Maestro Frühbeck leaves us breathless
Avery Fisher Hall, Lincoln Center
12/12/2013 - & December 13, 14, 2013
Ludwig van Beethoven: Symphony No. 8 in F Major, Opus 93
Richard Strauss: Ein Heldenleben, Opus 40
Glenn Dicterow (Violinist), New York Philharmonic Orchestra, Rafael Frühbeck de Burgos (Conductor)
R. Frühbeck/G. Dicterow (© Ignacio Gil ABC/glenndicterow.com)
They don’t make conductors like Rafael Frühbeck de Burgos any more. With a lineage going back to the great conductors of the Viennese Imperial Courts, a classical education in Germany, he is one of the superb conductors of his birthplace, Spain, and his international reputation has, for 60 years, been sterling with orchestras (who reportedly find him personally delightful) and audiences (ditto).
More important, the 80-year-old Maestro has a pair of different personae. When coming out to the dais, he does look his age. When he stands up on the podium and raises his baton, he is a non-stop electrifying sight. His baton-hand whizzes up, down and around like a neophyte conductor, his left hand cues in absolutely everybody, from First Chair violin to the third trumpet. Nothing is left to chance. He has complete and utter control.
What is the result? Last night, he played two works, and the New York Philharmonic Orchestra registered with an acuity even rare for them. One or two horn flurries meant nothing at all (probably due to undue enthusiasm), since the Phil players were metaphorically leaping from their seats.

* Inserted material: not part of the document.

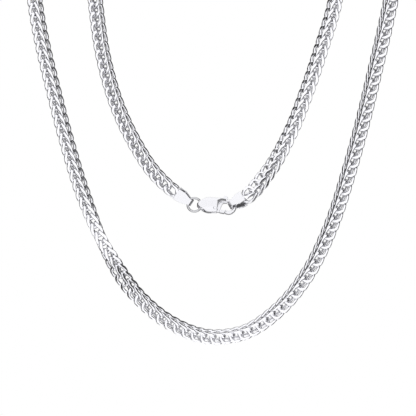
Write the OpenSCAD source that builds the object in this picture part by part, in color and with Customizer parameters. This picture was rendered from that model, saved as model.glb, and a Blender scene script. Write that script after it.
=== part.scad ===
// Franco chain necklace with a lobster clasp, hanging over two round pegs.
// Millimetres. X runs to the wearer's left, Z is up and the chain lies in the plane Y = 0.
// The origin is halfway between the two places where the chain rests on its pegs.

/* [Chain] */
// Side of the chain's square section
chain_side = 3; // [2.8:0.1:3.2]
// Cut across each corner of the square section
chain_corner = 0.55; // [0.4:0.05:0.7]

/* [End caps] */
// Thickness of the folded strip
strip_t = 0.35; // [0.3:0.05:0.45]
// Width of the strip where it is folded
fold_w = 1.7; // [1.4:0.1:1.9]
// Length from the middle of the fold to the chain, left cap
cap_l_len = 3.8; // [3.5:0.1:4.6]
// Length from the middle of the fold to the chain, right cap
cap_r_len = 3.1; // [2.9:0.1:3.8]

/* [Jump ring] */
// Outer diameter of the ring
ring_od = 4; // [3.8:0.1:4.4]
// Diameter of the ring's wire
ring_wire = 0.6; // [0.5:0.05:0.65]

/* [Clasp] */
// Height of the teardrop body
body_h = 4; // [3.8:0.1:4.3]
// Greatest thickness of the body
body_t = 2.6; // [2.4:0.1:2.8]
// Thickness of the body along its upper and lower edge
body_edge_t = 1.4; // [1.2:0.1:1.6]
// Thickness of the claw's wire
claw_t = 0.95; // [0.85:0.05:1.05]
// Outer radius of the claw
claw_r = 2; // [1.9:0.05:2.1]
// Width of the claw's wire, seen from the front
claw_w = 0.8; // [0.7:0.05:0.9]
// Bevel along the claw's edges
claw_bevel = 0.2; // [0.1:0.05:0.25]
// Outer radius of the eye
eye_r = 1.2; // [1.15:0.05:1.3]
// Radius of the eye's hole
eye_hole_r = 0.78; // [0.74:0.02:0.84]
// Height of the eye
eye_h = 1.3; // [1.1:0.1:1.5]

/* [Lever] */
// Thickness of the lever inside the body
lever_t = 0.6; // [0.5:0.05:0.7]
// Gap on each side of the lever
lever_gap = 0.06; // [0.04:0.01:0.08]
// Radius of the rivet
pin_r = 0.35; // [0.3:0.05:0.4]
// Gap between the rivet and the lever's bore
pin_gap = 0.04; // [0.03:0.01:0.06]
// Radius of the thumb nub
nub_r = 0.6; // [0.5:0.05:0.7]

/* [Hidden] */
$fn = 48;

// Gap between pieces that touch on the real chain, and between the claw and the cap on it
seat_gap = 0.06;
claw_gap = 0.15;
// Length that cutting shapes run past what they cut
past = 1;
// Flat steps along the round of each fold
arc_steps = 16;
// Greatest spacing of the tube's rings
ring_step = 6.2;

// Place and tilt of the clasp; its lower edge leans towards the viewer
clasp_x = 0.25;
clasp_z = -77.6;
clasp_tilt = -22;

// Directions of the two caps in the plane Y = 0, from fold to chain, and their rolls
cap_l_dir = 146;
cap_l_roll = -12;
cap_r_dir = 30;
cap_r_roll = -33;

// Places on the clasp, in its own plane: U to the claw, W up
edge_w = -body_h / 2;
body_u = -2;
neck_u = -3.88;
neck_r = 0.95;
claw_u = 2.95;
claw_w0 = edge_w + claw_r - 0.5;
claw_in_r = claw_r - claw_w;
claw_blend = 0.5;
// Stretch of the claw that is bevelled, in degrees round its middle
bevel_from = -60;
bevel_span = 170;
eye_u = neck_u;
eye_edge = 0.2;

// Rivet, hub and gate; the claw's tip leans over the gate's end
pivot_u = -0.5;
pivot_w = edge_w + 0.9;
hub_r = 0.75;
gate_top = edge_w + 0.55;
gate_h = 0.85;
gate_u = 0.6;
tip_u = claw_u - 0.65;
tip_lean = tan(30);
// Gap between the rivet and its bores in the body
pin_press = 0.005;

// Window of the claw: its left end is rounder than the claw
window_u = 1.45;
window_r = 1.25;
// Front edge of the cheeks: U, and W as a share of the window's height above the gate
cheek = [[-0.25, -0.93], [0.05, 0], [0.7, 0.49], [1, 0.67]];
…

Beethoven’s Eighth has a totally erroneous reputation as one of the eve-numbered “minor” symphonies. But this, one of the composer’s own favorites, is never minor in its freshness, it sense of delight both in the world and in music.
Mr. Frühbeck turned out an exuberant performance. Delight in the opening movement, and taking the Allegretto scherzando quite a bit slower, so we could hear that Viennese grace, that indolent sense of happiness. The minuet was also pleasantly slower, for again we have a composite of brilliant melodies (Berlioz said the movement “fell from heaven into Beethoven’s head”).
Mr. Frühbeck made the finale into one of the highest spirits. I have often found a bit of violence in the orchestration, in those drums and repeated beats. But Mr. Frühbeck produced the most boisterous music, eschewing the violence for the second work of the evening.
The Strauss Heldenleben (A Hero’s Life) has been as controversial as Richard Strauss himself. Is this a symphony in disguise? A personal flaunting? Is it awful music dressed up with monstrous orchestration? Is it too blatant in its visual images?
For myself, it was never a controversy. One of my first recordings (conducted by that fervent old Nazi, Clemens Krauss), I loved almost every bit of it. The emotional outpouring, the great sounds of war, that climax which is overpowering as the opening to Zarathustra...
I loved every part except the third movement. The “love bit.” No ten-year-old kid likes that gooey stuff. Except that last night, it all made sense to me. Glenn Dicterow, the wonderful First Chair violin who, alas, will be retiring this year, played it under Mr. Frühbeck as if he’d never played it before. This was not Strauss’s paean to his wife. This was indeed a psychological picture (or at least an idealized picture) of the soon-to-be fearsome Madame Strauss.
As played by Mr. Dicterow, she is giddy, tender, a coquette, a seductress. Strauss made one of his critics actually speak his own name in the tubas, and Mr. Dicterow almost gave vocal voice to Madame Strauss. The “love part” became the portrait of a lady, a musical picture that, for better or worse, was greater than its music.
That of course was the problem with Strauss, that he was giving literal voice to earthly things. (Unlike Mahler, who never “condescended” to teacups and giggling women and swordplay.) But for the conductor last night, there was no controversy, no cutting across the edges to get at the composer’s real meaning.
The meaning was exactly what he wrote. The extraordinary counterpoint in the battle, the clucking of the critics, the quotes of his own past music were literally what Strauss set out to do–as did Mr. Frühbeck.
He conducted with his usual zest, but more important, he gave the most expansive picture of this hero’s life. He produced from the sprawling score a radiance, a humanness, a Teutonic immodesty and an earthly freshness, and every consort of the orchestra responded.
In the totality, we in the audience had little time to breathe, for Mr. Frühbeck began the evening with Promethean breath and ended with a cosmic breathlessness.